The Connecticut Attorney General, Richard Blumenthal, recently filed separate complaints against The McGraw-Hill Companies, Inc. (as the parent of Standard & Poor’s), Moody’s Corp., and Fitch, Inc. The complaints were filed in the Connecticut Superior Court, Judicial District of Hartford. Each complaint contains a single count for violation of Connecticut’s Unfair Trade Practices Act (CUTPA).

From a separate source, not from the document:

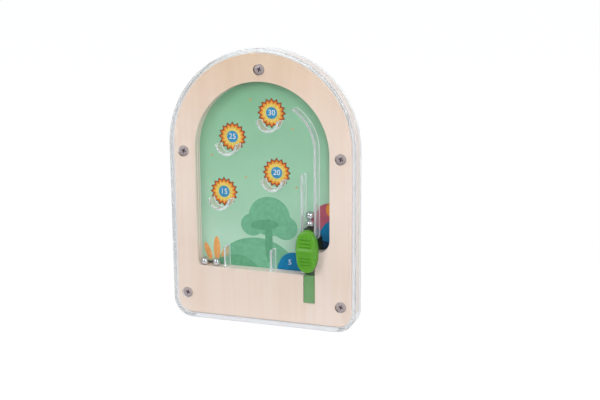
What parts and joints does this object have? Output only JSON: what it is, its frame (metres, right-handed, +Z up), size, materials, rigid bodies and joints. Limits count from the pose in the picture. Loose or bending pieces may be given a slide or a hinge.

The main thrust of the allegations against the credit rating agencies is that they intentionally gave lower ratings to bonds issued by the state, municipalities, and other public entities than they gave to corporate bond issuers with an equivalent or higher risk of default. The complaints allege that the purported underrating of governmental bonds resulted in public entities either paying higher interest than they should on bonds or needlessly purchasing bond insurance. The alleged inflated interest payments and unnecessary insurance premiums amount to millions of dollars, which costs are “ultimately borne by Connecticut taxpayers.”

In support of their allegations of intentional under-rating, the three complaints cite the agencies’ own credit studies, which allegedly found that public bonds had significantly lower historical default rates than corporate bonds. Among other relief, the complaints seek restitution, disgorgement, civil penalties, and injunctive relief.